▸ EXERCISE INSTRUCTIONS: Extract each line bearing the word "Identity".

..........

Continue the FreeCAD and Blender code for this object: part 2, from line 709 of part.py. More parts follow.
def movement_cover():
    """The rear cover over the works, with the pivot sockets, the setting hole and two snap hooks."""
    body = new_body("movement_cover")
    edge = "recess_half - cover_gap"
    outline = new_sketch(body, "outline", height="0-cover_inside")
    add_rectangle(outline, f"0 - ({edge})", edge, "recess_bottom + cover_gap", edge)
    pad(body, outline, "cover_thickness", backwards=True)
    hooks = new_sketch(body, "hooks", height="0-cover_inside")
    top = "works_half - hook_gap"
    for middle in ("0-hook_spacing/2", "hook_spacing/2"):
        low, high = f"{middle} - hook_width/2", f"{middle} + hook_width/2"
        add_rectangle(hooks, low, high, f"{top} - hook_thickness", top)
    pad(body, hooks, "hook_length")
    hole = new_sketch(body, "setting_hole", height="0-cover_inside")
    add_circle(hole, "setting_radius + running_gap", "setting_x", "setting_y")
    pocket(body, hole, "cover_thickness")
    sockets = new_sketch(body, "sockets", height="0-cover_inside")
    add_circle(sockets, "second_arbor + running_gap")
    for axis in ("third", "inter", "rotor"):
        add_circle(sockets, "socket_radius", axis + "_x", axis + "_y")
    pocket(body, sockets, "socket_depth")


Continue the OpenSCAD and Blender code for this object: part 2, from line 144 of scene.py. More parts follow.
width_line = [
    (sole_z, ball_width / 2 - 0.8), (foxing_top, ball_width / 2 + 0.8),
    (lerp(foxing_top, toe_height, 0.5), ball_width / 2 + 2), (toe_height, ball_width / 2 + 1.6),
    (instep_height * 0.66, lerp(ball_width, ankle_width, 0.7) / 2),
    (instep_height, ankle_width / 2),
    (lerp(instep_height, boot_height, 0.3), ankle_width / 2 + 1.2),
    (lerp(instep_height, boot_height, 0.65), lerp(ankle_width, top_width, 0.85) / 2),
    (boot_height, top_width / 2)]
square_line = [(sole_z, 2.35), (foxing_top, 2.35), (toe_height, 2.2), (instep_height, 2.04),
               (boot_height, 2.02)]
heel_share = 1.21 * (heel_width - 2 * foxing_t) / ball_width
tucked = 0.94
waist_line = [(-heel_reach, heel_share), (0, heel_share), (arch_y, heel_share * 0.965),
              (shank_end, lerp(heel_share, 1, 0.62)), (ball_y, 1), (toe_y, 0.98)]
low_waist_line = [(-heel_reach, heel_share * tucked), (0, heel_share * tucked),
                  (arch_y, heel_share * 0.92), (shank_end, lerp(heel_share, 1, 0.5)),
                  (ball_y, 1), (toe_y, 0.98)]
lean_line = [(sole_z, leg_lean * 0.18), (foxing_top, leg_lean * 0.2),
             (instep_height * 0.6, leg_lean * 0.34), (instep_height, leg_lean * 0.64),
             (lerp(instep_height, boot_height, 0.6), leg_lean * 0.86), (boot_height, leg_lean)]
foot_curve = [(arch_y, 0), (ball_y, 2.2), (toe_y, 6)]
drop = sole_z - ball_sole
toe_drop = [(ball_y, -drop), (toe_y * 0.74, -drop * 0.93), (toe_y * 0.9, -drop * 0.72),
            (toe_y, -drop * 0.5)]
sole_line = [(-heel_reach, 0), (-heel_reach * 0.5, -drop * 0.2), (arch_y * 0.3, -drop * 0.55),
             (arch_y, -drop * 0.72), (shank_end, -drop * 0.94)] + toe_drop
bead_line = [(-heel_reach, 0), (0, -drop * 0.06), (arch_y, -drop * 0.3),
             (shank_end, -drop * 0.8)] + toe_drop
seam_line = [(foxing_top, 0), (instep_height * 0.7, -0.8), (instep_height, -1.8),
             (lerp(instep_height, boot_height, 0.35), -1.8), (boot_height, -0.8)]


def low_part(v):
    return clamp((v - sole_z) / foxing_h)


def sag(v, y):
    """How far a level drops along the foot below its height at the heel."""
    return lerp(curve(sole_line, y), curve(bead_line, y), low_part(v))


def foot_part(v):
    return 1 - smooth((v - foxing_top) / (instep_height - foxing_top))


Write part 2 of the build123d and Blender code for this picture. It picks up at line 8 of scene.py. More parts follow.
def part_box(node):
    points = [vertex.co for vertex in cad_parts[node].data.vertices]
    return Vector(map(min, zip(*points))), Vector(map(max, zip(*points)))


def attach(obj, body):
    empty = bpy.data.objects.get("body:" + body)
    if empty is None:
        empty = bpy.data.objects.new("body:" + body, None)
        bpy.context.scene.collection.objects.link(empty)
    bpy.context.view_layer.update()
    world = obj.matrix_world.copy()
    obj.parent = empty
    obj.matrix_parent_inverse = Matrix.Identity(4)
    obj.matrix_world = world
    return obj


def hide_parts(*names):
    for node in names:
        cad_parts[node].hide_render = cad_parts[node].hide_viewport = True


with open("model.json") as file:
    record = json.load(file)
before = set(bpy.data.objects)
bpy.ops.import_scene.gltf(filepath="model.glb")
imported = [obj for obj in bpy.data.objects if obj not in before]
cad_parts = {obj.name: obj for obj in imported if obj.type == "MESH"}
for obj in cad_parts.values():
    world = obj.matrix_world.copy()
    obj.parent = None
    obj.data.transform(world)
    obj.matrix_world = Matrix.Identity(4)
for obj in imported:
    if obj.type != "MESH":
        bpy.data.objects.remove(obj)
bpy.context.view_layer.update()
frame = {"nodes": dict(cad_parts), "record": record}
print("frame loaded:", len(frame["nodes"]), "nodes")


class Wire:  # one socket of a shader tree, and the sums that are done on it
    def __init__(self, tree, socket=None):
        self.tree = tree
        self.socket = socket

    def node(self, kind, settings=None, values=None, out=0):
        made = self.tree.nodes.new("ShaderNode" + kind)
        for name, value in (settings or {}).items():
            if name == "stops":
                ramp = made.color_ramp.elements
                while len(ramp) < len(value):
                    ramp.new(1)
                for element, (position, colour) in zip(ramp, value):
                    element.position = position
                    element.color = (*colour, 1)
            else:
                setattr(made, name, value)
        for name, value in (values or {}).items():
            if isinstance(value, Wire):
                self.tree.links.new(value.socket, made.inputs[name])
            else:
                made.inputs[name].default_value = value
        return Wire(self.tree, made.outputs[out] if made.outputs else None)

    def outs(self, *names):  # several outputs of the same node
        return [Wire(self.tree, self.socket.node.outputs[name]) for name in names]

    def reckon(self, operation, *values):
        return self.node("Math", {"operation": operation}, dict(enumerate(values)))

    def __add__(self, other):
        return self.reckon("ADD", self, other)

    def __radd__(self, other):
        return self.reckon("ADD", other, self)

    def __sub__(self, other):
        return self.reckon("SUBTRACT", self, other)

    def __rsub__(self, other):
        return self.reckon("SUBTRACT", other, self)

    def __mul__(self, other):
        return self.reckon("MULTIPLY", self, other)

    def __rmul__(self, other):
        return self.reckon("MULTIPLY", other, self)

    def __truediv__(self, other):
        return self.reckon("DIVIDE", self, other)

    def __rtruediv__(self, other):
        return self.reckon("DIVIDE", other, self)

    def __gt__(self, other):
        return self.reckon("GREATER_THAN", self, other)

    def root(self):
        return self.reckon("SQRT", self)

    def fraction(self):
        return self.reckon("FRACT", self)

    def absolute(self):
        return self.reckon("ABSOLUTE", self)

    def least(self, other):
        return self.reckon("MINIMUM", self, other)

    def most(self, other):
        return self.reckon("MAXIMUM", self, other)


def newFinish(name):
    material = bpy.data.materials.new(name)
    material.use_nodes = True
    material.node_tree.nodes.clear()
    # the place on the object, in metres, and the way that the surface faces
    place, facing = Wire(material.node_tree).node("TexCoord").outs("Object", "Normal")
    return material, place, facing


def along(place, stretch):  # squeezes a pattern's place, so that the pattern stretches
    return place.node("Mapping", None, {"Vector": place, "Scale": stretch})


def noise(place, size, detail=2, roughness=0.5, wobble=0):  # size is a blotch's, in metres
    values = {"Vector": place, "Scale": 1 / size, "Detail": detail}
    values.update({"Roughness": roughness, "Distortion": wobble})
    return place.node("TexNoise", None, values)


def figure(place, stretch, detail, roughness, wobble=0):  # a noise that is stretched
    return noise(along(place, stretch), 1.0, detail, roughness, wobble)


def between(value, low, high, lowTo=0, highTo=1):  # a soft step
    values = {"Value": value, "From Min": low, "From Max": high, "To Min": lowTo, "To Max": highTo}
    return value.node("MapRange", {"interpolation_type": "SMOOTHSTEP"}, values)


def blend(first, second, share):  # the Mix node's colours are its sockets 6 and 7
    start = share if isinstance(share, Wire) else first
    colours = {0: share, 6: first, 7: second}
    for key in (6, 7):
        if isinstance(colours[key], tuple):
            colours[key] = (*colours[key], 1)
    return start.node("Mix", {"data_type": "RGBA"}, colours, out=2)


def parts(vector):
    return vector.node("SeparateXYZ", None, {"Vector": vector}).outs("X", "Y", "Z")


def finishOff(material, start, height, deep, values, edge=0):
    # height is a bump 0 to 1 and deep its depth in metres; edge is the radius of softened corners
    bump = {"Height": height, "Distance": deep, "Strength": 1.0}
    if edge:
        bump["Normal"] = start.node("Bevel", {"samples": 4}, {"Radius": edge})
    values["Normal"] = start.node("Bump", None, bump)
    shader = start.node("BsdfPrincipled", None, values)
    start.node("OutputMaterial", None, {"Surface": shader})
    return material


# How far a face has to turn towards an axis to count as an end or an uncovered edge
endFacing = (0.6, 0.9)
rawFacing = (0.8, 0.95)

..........

▸ RESPONSE TO THE TASK:
    obj.matrix_parent_inverse = Matrix.Identity(4)
    obj.matrix_world = Matrix.Identity(4)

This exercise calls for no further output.